Pakistan was quick to react to the Saudi ban, and it adopted a rather confrontational tone towards a patron nation that it is still working on mending frayed relations with. The assembly of the Pakistani province of Punjab, in which Prime Minister Imran Khan's party is in majority, unanimously adopted a resolution calling the TJ a force for good. The resolution said, “Tablighi Jamaat is a global organisation. It has nothing to do with terrorism. History has shown that these people have never been involved in such activities. They are earning goodwill for Pakistan with the preaching of Islam all over the world”. The same Punjab assembly, intriguingly, had in 2016 banned the TJ from universities and mosques surrounding universities because lawmakers thought the movement was sympathetic towards extremist outfits and could try to mislead young students. Subsequently, on 21 December, Imran Khan’s Special Representative on Religious Harmony Maulana Tahir Ashrafi, accompanied by religious scholars, called on Nawaf bin Said Al-Malki, the Saudi Ambassador to Pakistan, and briefed him on the activities of the TJ and its global spread. Interestingly, the TJ’s Pakistan headquarters at Raiwind has opted to stay silent on the Saudi move.

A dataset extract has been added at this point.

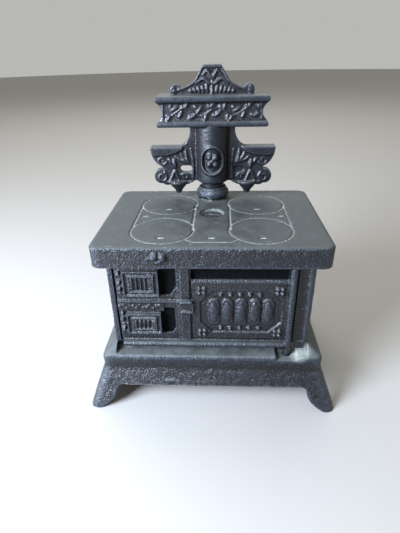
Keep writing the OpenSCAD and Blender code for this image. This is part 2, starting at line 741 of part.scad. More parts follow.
module stovepipe() {
    color("dimgray") difference() {
        union() {
            difference() {
                translate([0, pipe_y, 0]) {
                    translate([0, 0, under_top_z + 0.2]) cylinder(d = tenon_d, h = top_t + 1);
                    translate([0, 0, top_z + 0.1]) cylinder(d = neck_d, h = pipe_lift + 1);
                    translate([0, 0, pipe_foot_z]) cylinder(d1 = pipe_d - 1.6, d2 = pipe_d, h = 0.8);
                    translate([0, 0, pipe_foot_z + 0.8]) cylinder(d = pipe_d, h = pipe_h);
                }
                medallion_field();
            }
            brackets();
            warming_shelf();
            translate([0, 0, shelf_top_z]) upright(crest_front_y, crest_t) union() {
                crest_half();
                mirror([1, 0]) crest_half();
            }
            medallion();
            rosette();
        }
        translate([0, pipe_y, under_top_z - 1])
            cylinder(d = pipe_screw_d + 0.1, h = pipe_screw_reach + 1.6);
    }
}

// ---- Fasteners ----

module tie_screw() {
    head_z = top_z - tie_hollow_t;
    color("darkgray") translate([0, tie_y, 0]) difference() {
        union() {
            translate([0, 0, head_z - tie_head_t]) cylinder(d1 = tie_d, d2 = tie_head_d, h = tie_head_t);
            translate([0, 0, tie_foot_z + 0.6]) cylinder(d = tie_d, h = head_z - tie_head_t - tie_foot_z);
            translate([0, 0, tie_foot_z]) cylinder(d1 = tie_d - 1.2, d2 = tie_d, h = 0.6);
        }
        rotate([0, 0, -12]) translate([-tie_head_d, -0.65, head_z - 1.1]) cube([2 * tie_head_d, 1.3, 3]);
    }
}

module tie_nut() {
    color("darkgray") translate([0, tie_y, plate_under_z - nut_t]) difference() {
        translate([-nut_w / 2, -nut_w / 2, 0]) cube([nut_w, nut_w, nut_t]);
        translate([0, 0, -1]) cylinder(d = tie_d + 0.1, h = nut_t + 2);
    }
}

module pipe_screw() {
    color("darkgray") translate([0, pipe_y, under_top_z]) difference() {
        union() {
            translate([0, 0, -pipe_screw_head_t]) cylinder(d = pipe_screw_head_d, h = pipe_screw_head_t);
            cylinder(d = pipe_screw_d, h = pipe_screw_reach);
        }
        translate([-pipe_screw_head_d, -0.6, -pipe_screw_head_t - 1]) cube([2 * pipe_screw_head_d, 1.2, 2]);
    }
}

base();
left_side_wall();
right_side_wall();
back_wall();
front_door();
cooktop();
stovepipe();
tie_screw();
tie_nut();
pipe_screw();
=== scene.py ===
from math import cos, pi, radians, sin

import bmesh
import bpy
import numpy as np
from mathutils import Matrix, Vector, noise


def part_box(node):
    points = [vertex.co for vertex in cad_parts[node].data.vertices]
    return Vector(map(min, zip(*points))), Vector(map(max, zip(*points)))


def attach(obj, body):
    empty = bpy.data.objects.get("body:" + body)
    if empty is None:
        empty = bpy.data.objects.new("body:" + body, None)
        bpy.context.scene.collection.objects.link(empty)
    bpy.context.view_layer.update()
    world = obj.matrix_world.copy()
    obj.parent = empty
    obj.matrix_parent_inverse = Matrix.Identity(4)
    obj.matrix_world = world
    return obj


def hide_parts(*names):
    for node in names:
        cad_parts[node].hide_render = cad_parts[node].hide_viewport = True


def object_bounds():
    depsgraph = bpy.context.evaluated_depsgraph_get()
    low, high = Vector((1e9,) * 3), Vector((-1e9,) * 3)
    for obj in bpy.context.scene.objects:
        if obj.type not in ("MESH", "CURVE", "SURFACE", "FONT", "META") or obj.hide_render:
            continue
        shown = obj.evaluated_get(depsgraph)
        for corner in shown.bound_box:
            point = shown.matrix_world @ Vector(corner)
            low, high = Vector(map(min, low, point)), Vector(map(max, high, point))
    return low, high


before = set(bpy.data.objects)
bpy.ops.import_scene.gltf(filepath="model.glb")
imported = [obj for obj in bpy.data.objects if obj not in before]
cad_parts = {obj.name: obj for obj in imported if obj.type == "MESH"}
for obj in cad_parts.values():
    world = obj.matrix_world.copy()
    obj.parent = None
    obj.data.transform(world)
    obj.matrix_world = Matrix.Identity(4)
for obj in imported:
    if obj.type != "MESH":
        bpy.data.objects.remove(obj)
cad_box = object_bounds()


# ---- Base ----
# One grey-iron casting: four splayed legs, a rolled band and a shallow step under the door.
# It is sand cast and black japanned, and its outside keeps the print of the moulding sand.

MM = 0.001
BASE_VOXEL = 0.5
BASE_PEBBLE = 1.25
JAPAN = "#0e1116"
# lighter japan painted on ridges: partly rubbed wear, partly a painted highlight
JAPAN_WORN_HIGHLIT = "#333b45"
# near black painted into hollows and into the door's sunk fields as shade
PAINTED_SHADE_BLACK = "#040506"
SHELF_DUST = "#5a5e5b"
POCKET_DUST = "#a9ada3"


def merged_copy(node):
    """A bmesh of a CAD node with its loose triangles joined up."""
    bm = bmesh.new()
    bm.from_mesh(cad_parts[node].data)
    bmesh.ops.remove_doubles(bm, verts=bm.verts, dist=0.001 * MM)
    return bm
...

Islamic clerics and scholars in Bangladesh and India were less circumspect, and they voiced strong opinions on the Saudi decision. Mahmudul Hasan, chairman of Al-Hayatul Ulaya Lil-Jami'atil Qawmia and president of Befaqul Madarisil Arabia Bangladesh, felt that the decision had shocked Muslims in Bangladesh, and that the people “who oppose Islam around the world” were likely to benefit from it.  The Darul Uloom Deoband, the ideological parent institution of the TJ, in a press note signed by Rector Maulana Abdul Qasim Noumani asserted that the Saudi charges against the TJ were baseless and that the Jamaat’s role was to spread deen (faith). Mufti Yusuf Asad, a prominent Islamic scholar from Mumbai and founder of the online Islamic University Al Ilm Academy, said that the hundred-year history of TJ was witness to the fact that the movement had never harmed anyone. He added, “This decision is proof that the Saudi government is a slave of the West”.

In a video message from the UK, Sameeruddin Qasmi, spokesperson of the Tablighi Jamaat of Hazrat Nizamuddin Markaz, said that the TJ has no connection with terrorism and that it actually condemns all forms of terror. He said, “It is a big allegation on the Tablighi Jamaat. It has no connection with terrorism. Tablighi Jamaat is the group that stops terrorism, condemn terrorism and disowns terrorism. We don’t allow anyone to speak against any religion, community and country. We talk only for five pillars of Islam, none of our men has ever been found involved in any terrorist activities. The Saudi government might have been misled”.

The merits or otherwise of the Saudi decision notwithstanding, the ban will certainly impact upon the TJ’s activities in South Asia. In addition to the Saudi regime’s dislike of the TJ as brought out afore, the winds of change that are flowing through the Kingdom may also have played their part in the decision being taken. A phase of reform in the erstwhile highly conservative Saudi society and politics has generated many firsts – theatres have opened up in Saudi cities and women have been allowed to drive cars and visit markets and shopping malls without a male chaperon, to name just a few. Whatever be the Saudi reasoning behind the ban, Muslims in the Indian subcontinent must be awake to the reality that Saudi Arabia will only do what it deems will serve its national interests best.

Just as much, it may serve their interests better if Muslims of the subcontinent were to focus on cementing their South Asian roots and infusing pride into their sub-continental identity and heritage rather than looking up to and aping the Arab world as they have, by and large, been doing.